SEVERAL hundred former students of The English School gathered at the school’s entrance on Thursday evening to express their concern about its future which they believed was being threatened by relentless political interference. The demonstration was part of a campaign titled ‘Save Our School’ that was recently launched by a group of former students.
In the manifesto it has distributed via e-mail, the group blames “high-handed party politics” for declining academic standards, the frequent change of head teacher, a decrease in the number of applicants for places and the failure of the school to attract top teachers from other private schools despite offering better pay and benefits. It also castigated the “scandalous” practice of school teachers giving private tutoring to their students, as well as the Board’s “unparalleled, unproductive confrontation with the parents”.
The campaigners did not name who were behind the ‘party politics’ causing so much harm to the English School, but it was blatantly obvious they were referring to AKEL and the Christofias government, which believes the state has a responsibility to keep a tight control of everything under its authority. Despite being a fee-paying school that follows the British curriculum, the school is state-owned and thus under the control of the government of the day, which then appoints the members of the board.

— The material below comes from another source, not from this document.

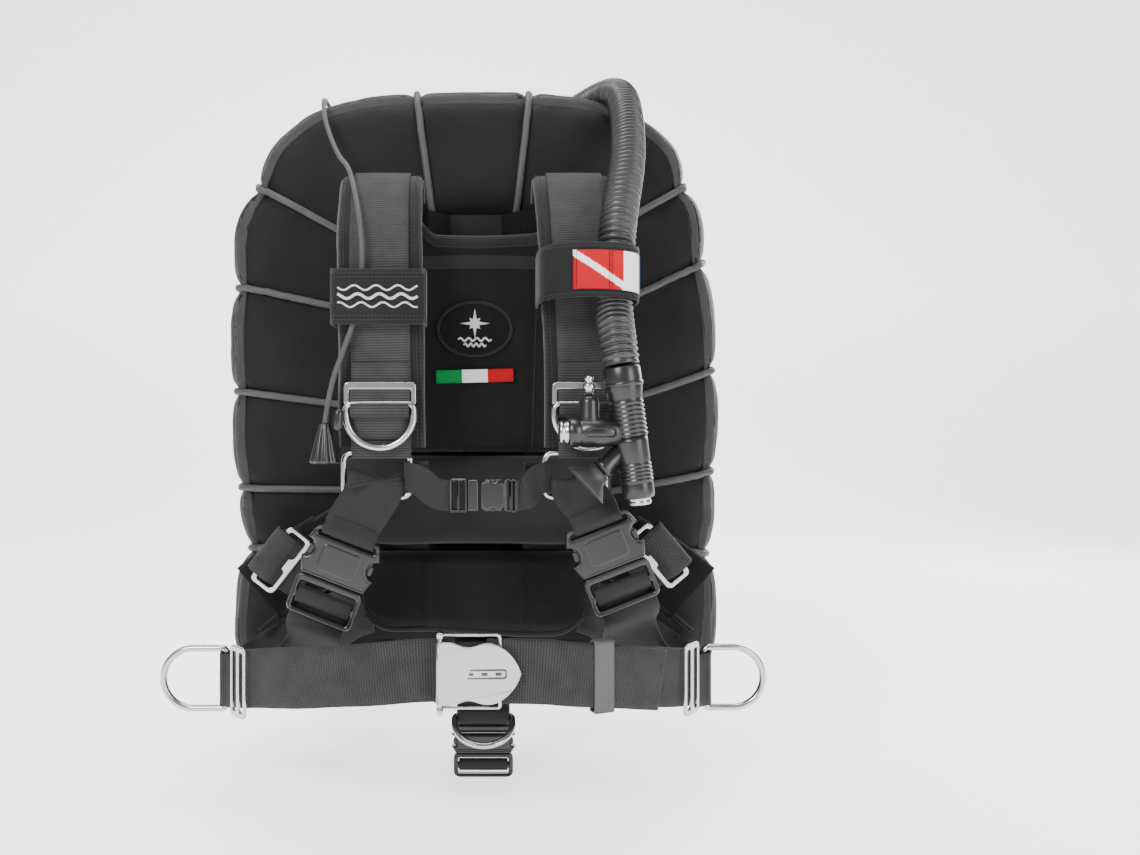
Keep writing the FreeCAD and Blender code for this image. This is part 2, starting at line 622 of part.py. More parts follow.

The English School has been turned into an ideological battleground since the arrival of Turkish Cypriots in 2003, with Greek Cypriot parents opposing the attempts of the board and a group of teachers to turn it into a multi-cultural educational establishment. Parents were furious the Greek flag was no longer flying at the school, that national symbols had been removed from classrooms and Greek national holidays had stopped being celebrated.
This led to constant confrontations between the parents and the AKEL-dominated board. The Parents’ Association is now controlled by opponents of the multi-cultural experiment, who are also trying to interfere in the running of the school and to impose their own political beliefs. Who has the right to decide the values and ideals of the English School – the parents, the government, former students, the board or the powerful teaching unions which forced the resignation of the head teacher?
Former students have every right to want to save the school, but it is simplistic for them to think that by eliminating AKEL influence everything would return to normal. The teaching unions that put the interests of their members above those of the students would not go away and neither would the parents who believe they should be running the school. A capable head teacher, with a proven track record, a clear academic vision and the support of the board is the only hope of turning the school around, but the last person to attempt this was forced to resign.